*YOUR TASK:*
In full and without alteration, repeat the material.

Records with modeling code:

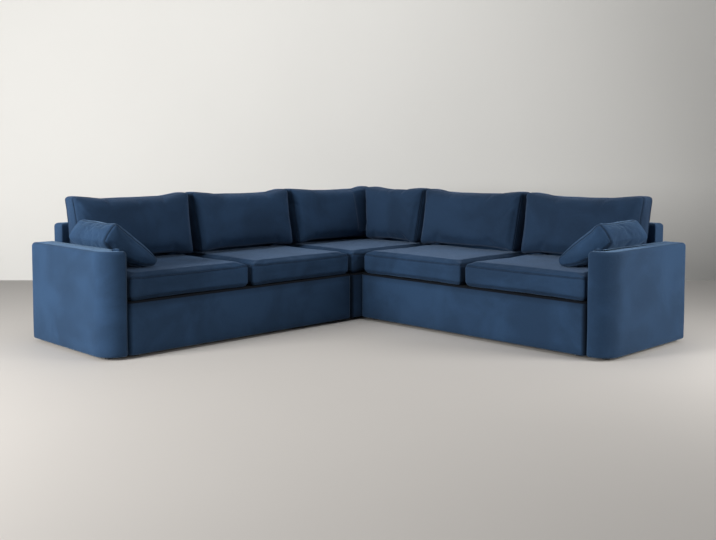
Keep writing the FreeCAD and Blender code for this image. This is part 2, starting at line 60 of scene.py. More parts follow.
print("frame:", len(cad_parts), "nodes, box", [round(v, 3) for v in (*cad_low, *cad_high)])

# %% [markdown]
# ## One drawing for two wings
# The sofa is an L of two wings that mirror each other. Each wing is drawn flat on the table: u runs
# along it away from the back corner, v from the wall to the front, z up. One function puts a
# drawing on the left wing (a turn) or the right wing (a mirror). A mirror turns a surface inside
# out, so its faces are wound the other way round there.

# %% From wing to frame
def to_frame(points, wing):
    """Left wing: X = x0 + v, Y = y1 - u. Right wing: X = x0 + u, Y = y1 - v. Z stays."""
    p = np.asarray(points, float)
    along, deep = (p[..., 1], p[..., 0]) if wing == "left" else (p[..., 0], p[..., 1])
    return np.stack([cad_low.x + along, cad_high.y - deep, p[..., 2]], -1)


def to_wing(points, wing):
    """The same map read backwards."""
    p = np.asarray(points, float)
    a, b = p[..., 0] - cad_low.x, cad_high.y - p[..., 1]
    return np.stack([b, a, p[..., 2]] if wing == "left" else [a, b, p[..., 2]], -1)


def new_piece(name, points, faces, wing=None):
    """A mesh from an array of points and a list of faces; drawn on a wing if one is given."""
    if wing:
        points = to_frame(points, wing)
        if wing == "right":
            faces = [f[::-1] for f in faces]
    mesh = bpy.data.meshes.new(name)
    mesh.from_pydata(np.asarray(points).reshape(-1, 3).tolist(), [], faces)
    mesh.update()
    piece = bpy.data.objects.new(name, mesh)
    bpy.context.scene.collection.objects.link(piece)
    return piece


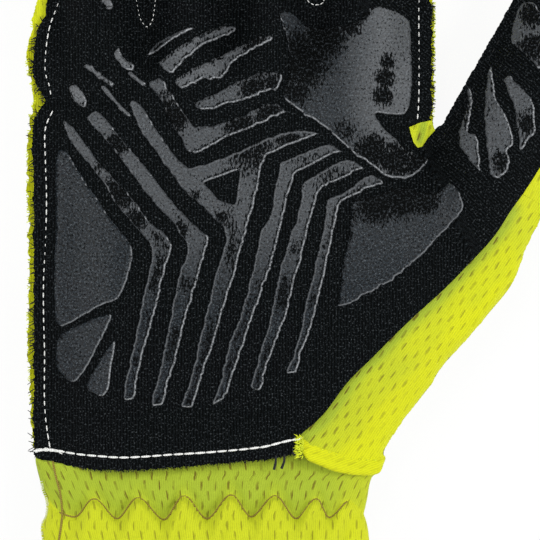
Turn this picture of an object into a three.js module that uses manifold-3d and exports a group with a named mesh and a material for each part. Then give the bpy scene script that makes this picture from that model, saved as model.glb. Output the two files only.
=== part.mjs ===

*TASK ANSWER:*
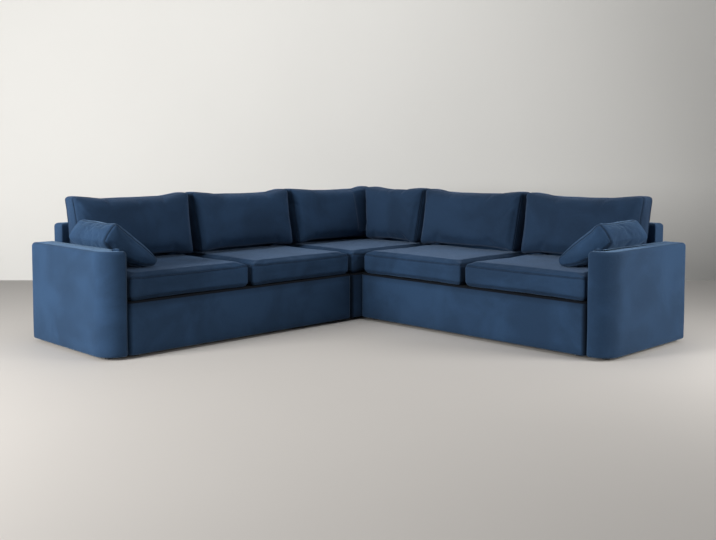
Keep writing the FreeCAD and Blender code for this image. This is part 2, starting at line 60 of scene.py. More parts follow.
print("frame:", len(cad_parts), "nodes, box", [round(v, 3) for v in (*cad_low, *cad_high)])

# %% [markdown]
# ## One drawing for two wings
# The sofa is an L of two wings that mirror each other. Each wing is drawn flat on the table: u runs
# along it away from the back corner, v from the wall to the front, z up. One function puts a
# drawing on the left wing (a turn) or the right wing (a mirror). A mirror turns a surface inside
# out, so its faces are wound the other way round there.

# %% From wing to frame
def to_frame(points, wing):
    """Left wing: X = x0 + v, Y = y1 - u. Right wing: X = x0 + u, Y = y1 - v. Z stays."""
    p = np.asarray(points, float)
    along, deep = (p[..., 1], p[..., 0]) if wing == "left" else (p[..., 0], p[..., 1])
    return np.stack([cad_low.x + along, cad_high.y - deep, p[..., 2]], -1)


def to_wing(points, wing):
    """The same map read backwards."""
    p = np.asarray(points, float)
    a, b = p[..., 0] - cad_low.x, cad_high.y - p[..., 1]
    return np.stack([b, a, p[..., 2]] if wing == "left" else [a, b, p[..., 2]], -1)


def new_piece(name, points, faces, wing=None):
    """A mesh from an array of points and a list of faces; drawn on a wing if one is given."""
    if wing:
        points = to_frame(points, wing)
        if wing == "right":
            faces = [f[::-1] for f in faces]
    mesh = bpy.data.meshes.new(name)
    mesh.from_pydata(np.asarray(points).reshape(-1, 3).tolist(), [], faces)
    mesh.update()
    piece = bpy.data.objects.new(name, mesh)
    bpy.context.scene.collection.objects.link(piece)
    return piece


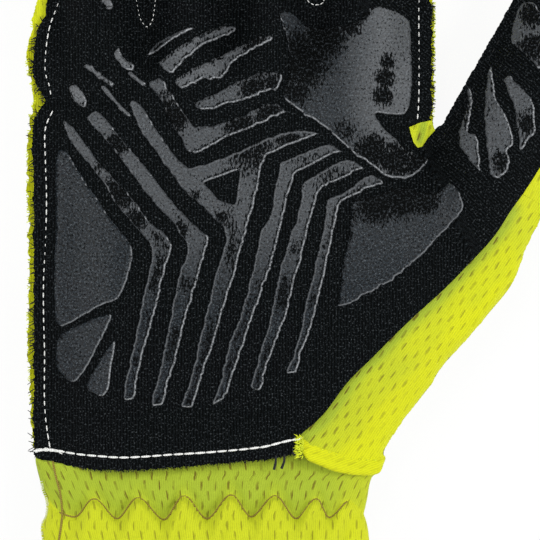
Turn this picture of an object into a three.js module that uses manifold-3d and exports a group with a named mesh and a material for each part. Then give the bpy scene script that makes this picture from that model, saved as model.glb. Output the two files only.
=== part.mjs ===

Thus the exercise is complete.